- _What is being asked_
Begin at the first line below and copy each line exactly, ending with the line where "Principled material and" appears.

- _Data section_
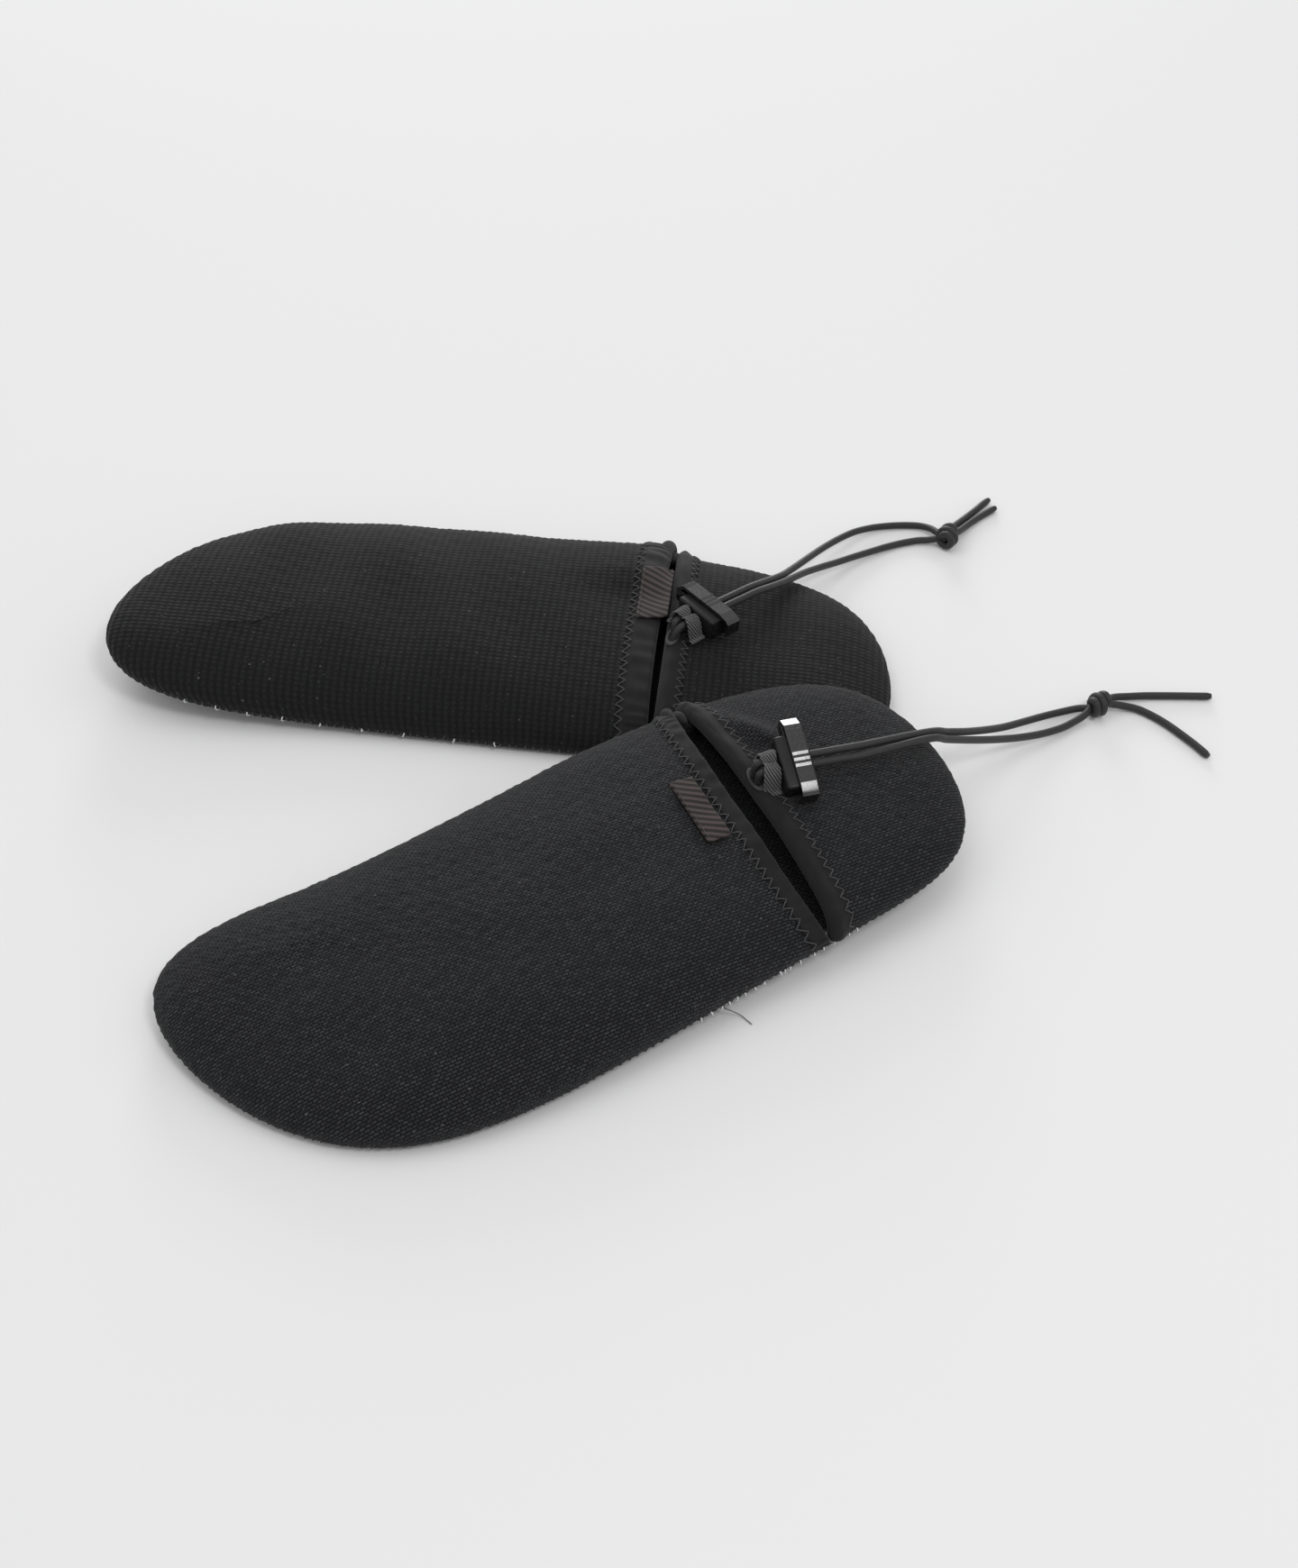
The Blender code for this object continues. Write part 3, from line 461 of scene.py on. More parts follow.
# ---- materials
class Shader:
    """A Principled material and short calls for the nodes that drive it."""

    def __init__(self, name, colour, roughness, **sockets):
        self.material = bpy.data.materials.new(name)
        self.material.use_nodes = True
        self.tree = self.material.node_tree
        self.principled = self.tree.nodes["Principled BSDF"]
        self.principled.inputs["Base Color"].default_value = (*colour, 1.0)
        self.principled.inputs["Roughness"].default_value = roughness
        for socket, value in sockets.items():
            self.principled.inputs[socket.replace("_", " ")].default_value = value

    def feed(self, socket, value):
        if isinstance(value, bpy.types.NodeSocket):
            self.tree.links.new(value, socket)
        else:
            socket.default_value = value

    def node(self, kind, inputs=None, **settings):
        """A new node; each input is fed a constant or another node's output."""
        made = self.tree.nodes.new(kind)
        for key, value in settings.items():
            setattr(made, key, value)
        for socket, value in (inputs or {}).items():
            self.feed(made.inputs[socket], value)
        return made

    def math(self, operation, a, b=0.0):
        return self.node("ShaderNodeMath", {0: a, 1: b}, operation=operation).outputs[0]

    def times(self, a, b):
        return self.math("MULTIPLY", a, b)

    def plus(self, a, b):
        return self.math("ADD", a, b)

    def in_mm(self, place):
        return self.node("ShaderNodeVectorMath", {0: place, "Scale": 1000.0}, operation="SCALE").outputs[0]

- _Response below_
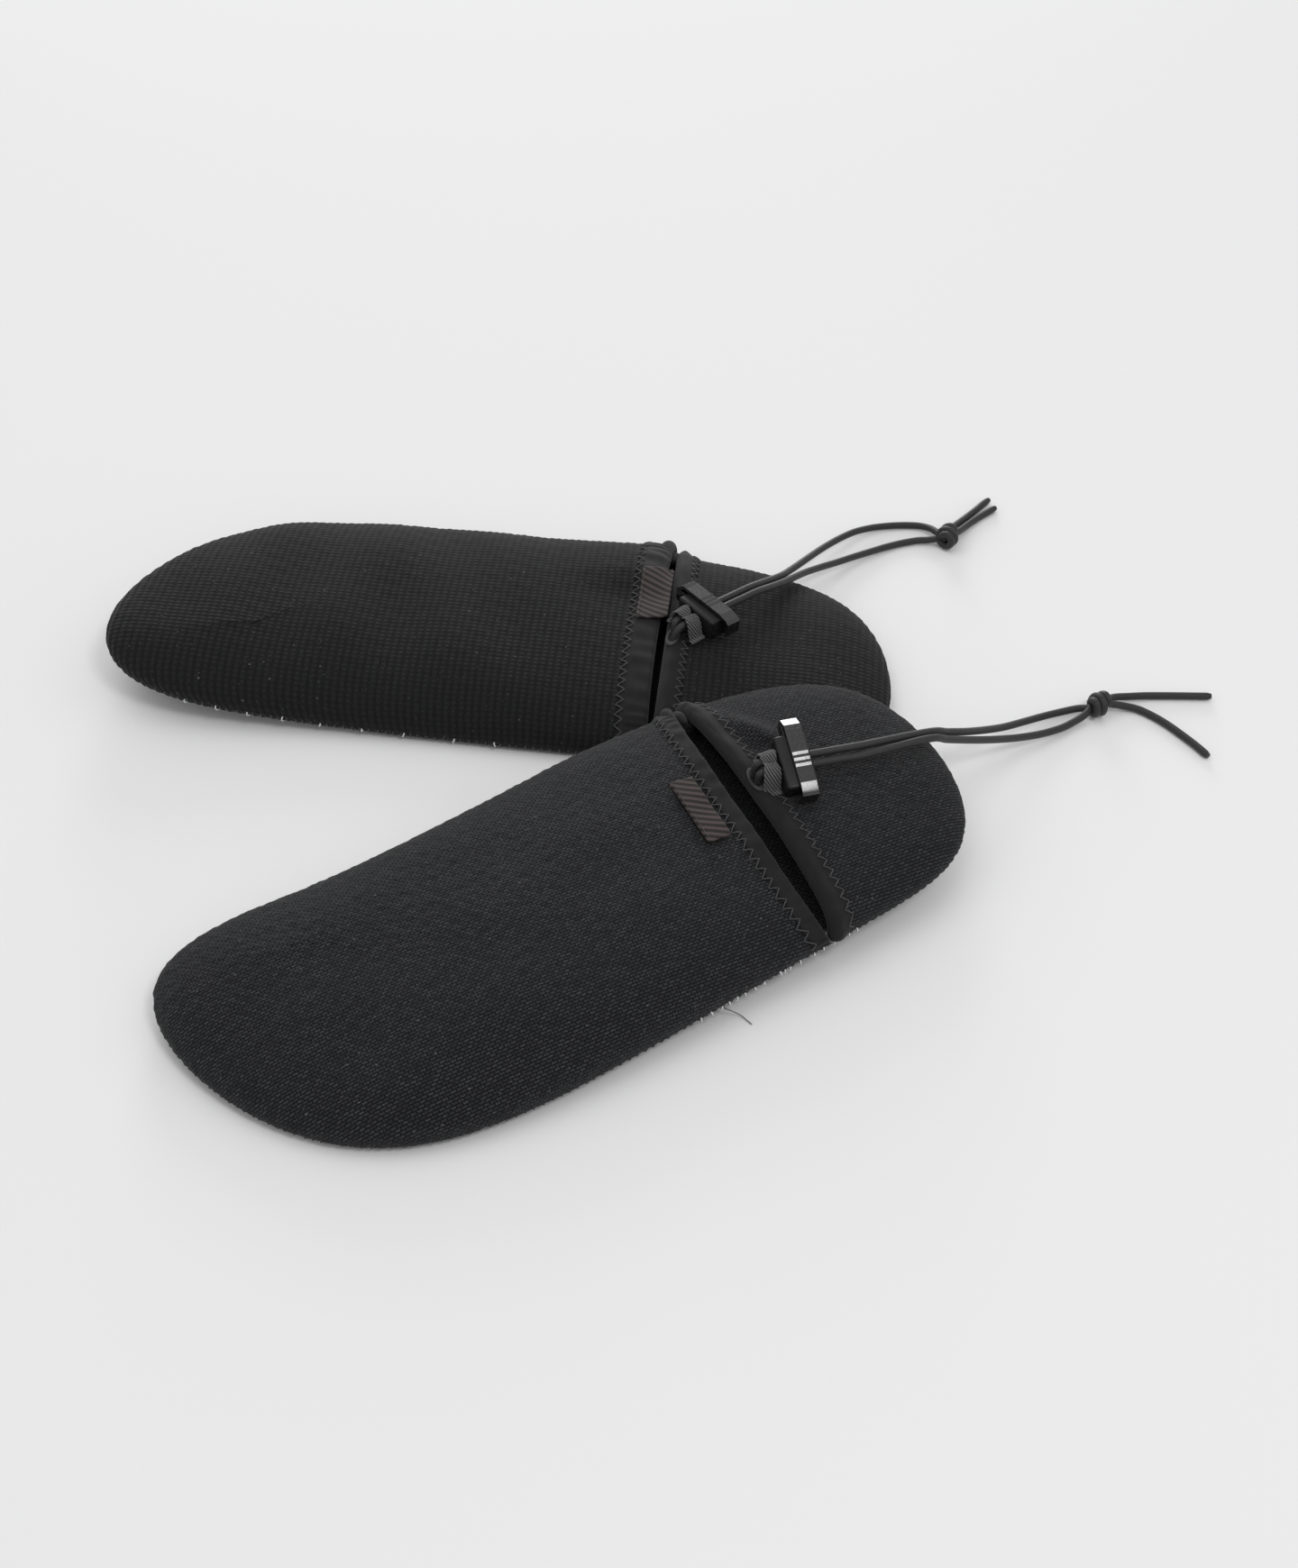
The Blender code for this object continues. Write part 3, from line 461 of scene.py on. More parts follow.
# ---- materials
class Shader:
    """A Principled material and short calls for the nodes that drive it."""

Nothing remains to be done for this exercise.